Protecting the Grand Canyon
By the late 1800s, the conservation movement grew. People wanted to protect natural wonders like the Grand Canyon. National Parks like Yellowstone and Yosemite Valley were created by the early 1890s. U.S. Senator Benjamin Harrison tried to make the Grand Canyon a national park in 1887. The bill didn't pass. But on February 20, 1893, Harrison, who was then President, declared the Grand Canyon a National Forest Preserve. Mining and logging were still allowed, but it offered some protection.
President Theodore Roosevelt visited the Grand Canyon in 1903. He loved the outdoors and was a strong conservationist. He created the Grand Canyon Game Preserve on November 28, 1906. This reduced grazing by livestock. But predators like mountain lions, eagles, and wolves were killed off. Roosevelt added nearby national forest lands. He then renamed the preserve a U.S. National Monument on January 11, 1908.
People who owned land and mining claims fought against making it a National Park for 11 years. Finally, Grand Canyon National Park was established as the 17th U.S. National Park. President Woodrow Wilson signed the law on February 26, 1919. The National Park Service made the Fred Harvey Company the official park concessionaire in 1920. They also bought out William Wallace Bass's business.
An area of almost 310 square miles next to the park became a second Grand Canyon National Monument on December 22, 1932. Marble Canyon National Monument was created on January 20, 1969. It covered about 41 square miles. On January 3, 1975, President Gerald Ford signed a law that doubled the size of Grand Canyon National Park. It combined these monuments and other federal land into the park. That same law gave Havasu Canyon back to the Havasupai tribe. From then on, the park stretched about 278 miles along the Colorado River. It went from the southern border of Glen Canyon National Recreation Area to the eastern edge of Lake Mead National Recreation Area. Grand Canyon National Park was named a World Heritage Site on October 24, 1979.
In 1935, Hoover Dam started to create Lake Mead south of the canyon. Conservationists lost a fight to save Glen Canyon upstream from becoming a reservoir. The Glen Canyon Dam was finished in 1966. It was built to control floods and provide water and hydroelectric power. Before, the river had high flows in spring and low flows in summer. Now, it's much more controlled. The clearer water has less sediment, which means fewer beaches and sand bars. Also, clearer water allows more algae to grow on the riverbed, making the river look green.
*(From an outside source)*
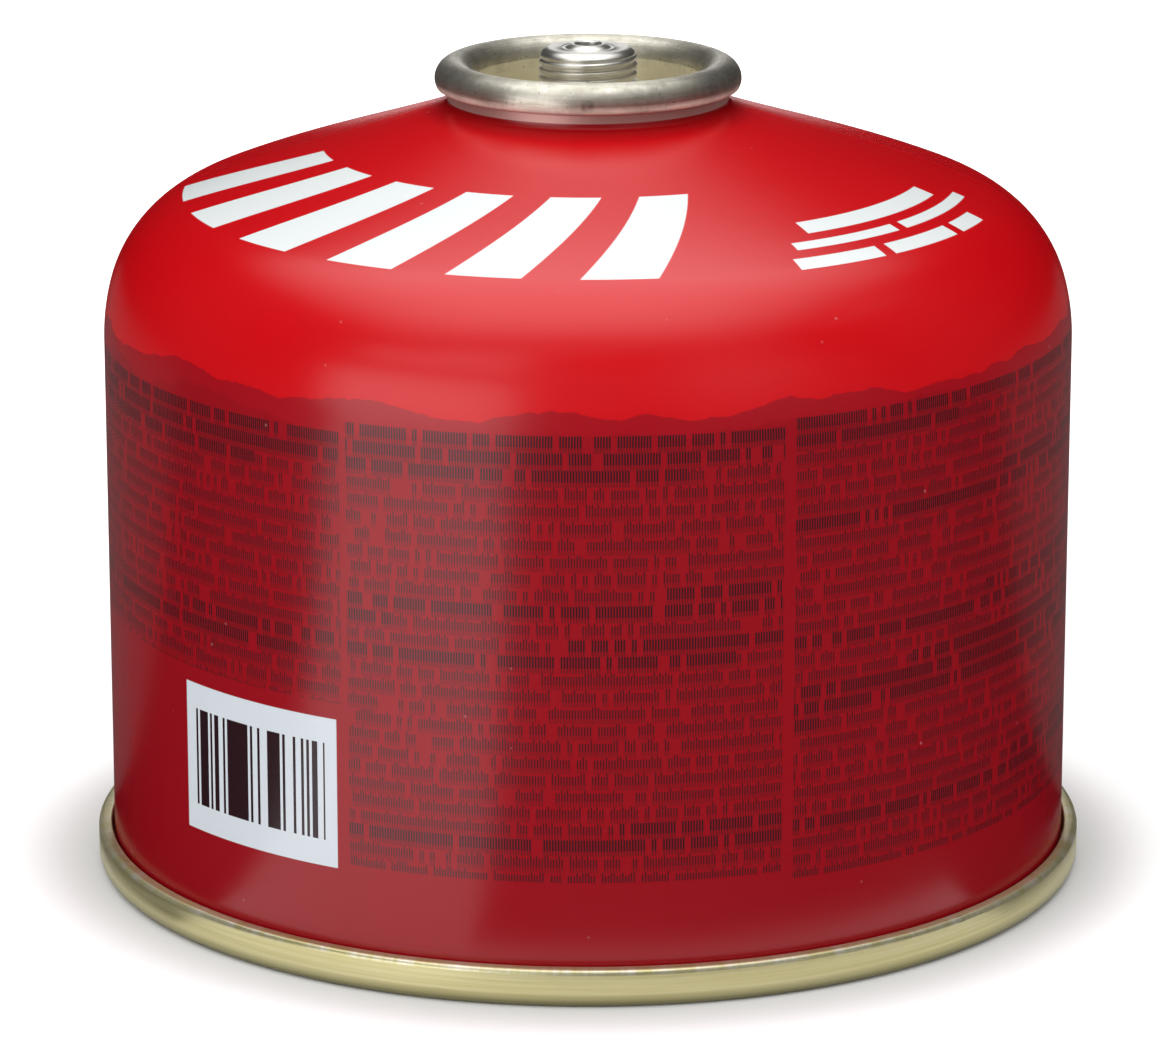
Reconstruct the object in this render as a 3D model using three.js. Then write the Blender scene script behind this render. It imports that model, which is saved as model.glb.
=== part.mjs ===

With commercial flights, flying over the Grand Canyon became popular. But several accidents led to the Overflights Act of 1987 by the United States Congress. This law banned flights below the rim and created flight-free zones. Tourist flights also caused a noise problem. So, the number of flights over the park has been limited.
In 2008, the Grand Canyon Railway decided to use only diesel locomotives. They felt their steam locomotives and other older engines created too much visible smoke. Steamers also burned more oil and were more expensive to run. However, after many train fans protested, the railway brought back steam operations. They changed their two working steamers to burn recycled waste vegetable oil. This oil is collected from nearby restaurants by other companies.